When Todd pressed the former Republican National Committee chair on whether the White House made a mistake by leaving out any reference to Jewish suffering in the Holocaust, Priebus cited Trump’s Jewish ties and reiterated that the administration had no contrition over the statement’s language.

“Certainly we don’t mean any ill will to anybody,” he said. “You know that President Trump has dear family members that are Jewish and there was no harm or ill will or offense intended by any of that.”

He added: “I don’t regret the words, Chuck. I’m trying to clear it up for you. I mean, everyone’s suffering in the Holocaust, including obviously all of the Jewish people affected and the miserable genocide that occurred is something we consider to be extraordinarily sad, and something that can never be forgotten, and something that, if we could wipe it off of the history books, we could, but we can’t.”

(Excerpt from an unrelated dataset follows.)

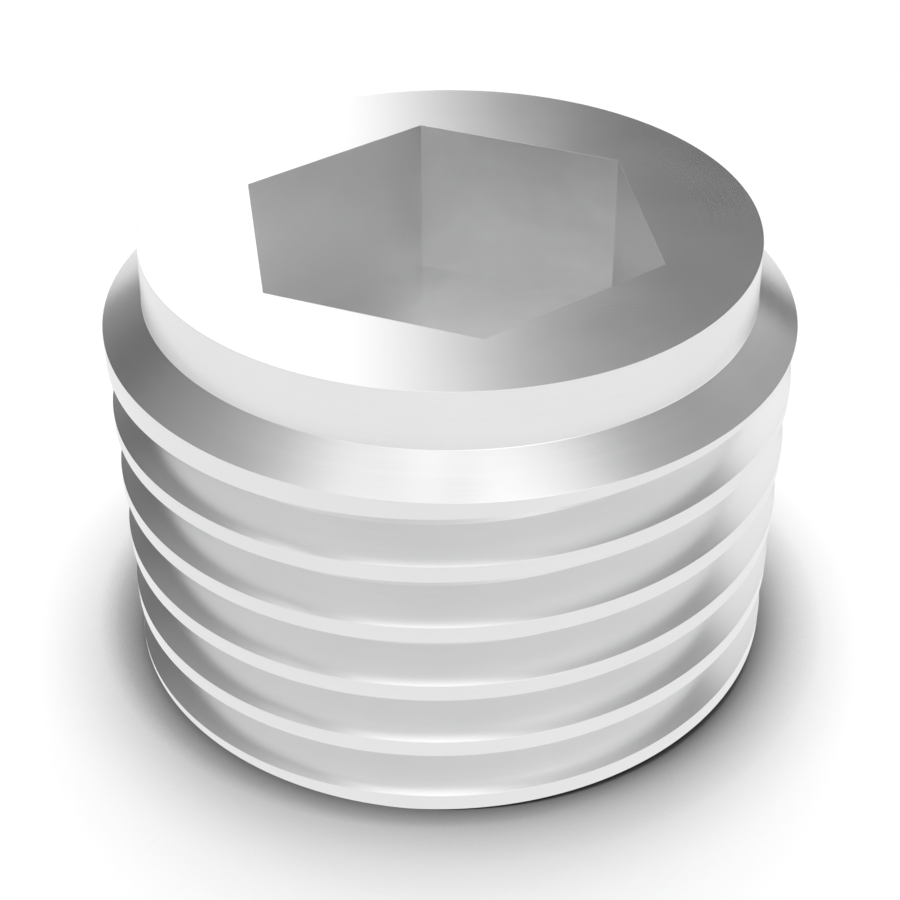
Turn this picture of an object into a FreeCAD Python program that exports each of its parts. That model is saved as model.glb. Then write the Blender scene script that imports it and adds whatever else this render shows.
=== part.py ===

“It’s terrible,” Priebus said. “I mean, I don’t know what more to tell you.”

On Friday, the White House released a statement for International Holocaust Remembrance Day that didn’t mention Jews, later explaining that this was because Jews were not the only group targeted and murdered by Adolf Hitler’s Nazi regime.

“It is with a heavy heart and somber mind that we remember and honor the victims, survivors, heroes of the Holocaust,” the president said in the statement. “It is impossible to fully fathom the depravity and horror inflicted on innocent people by Nazi terror.”

ADL CEO Jonathan Greenblatt speaking at the organization’s Never is Now conference in New York City, Nov. 17, 2016. (Courtesy of the ADL)
ADL CEO Jonathan Greenblatt speaking at the organization’s Never is Now conference in New York City, Nov. 17, 2016. (Courtesy of the ADL)

Anti-Defamation League CEO Jonathan Greenblatt promptly took to Twitter to exclaim that it was “puzzling and troubling” that the 117-word statement did not mention the persecution of the Jewish people, which was central to the Nazi genocide.

Trump’s statement, Greenblatt said, “misses that it was six million Jews who perished, not just ‘innocent people.'”

White House spokeswoman Hope Hicks told CNN on Saturday that the statement left out Jews because other groups were also killed. “Despite what the media reports, we are an incredibly inclusive group and we took into account all of those who suffered,” she said.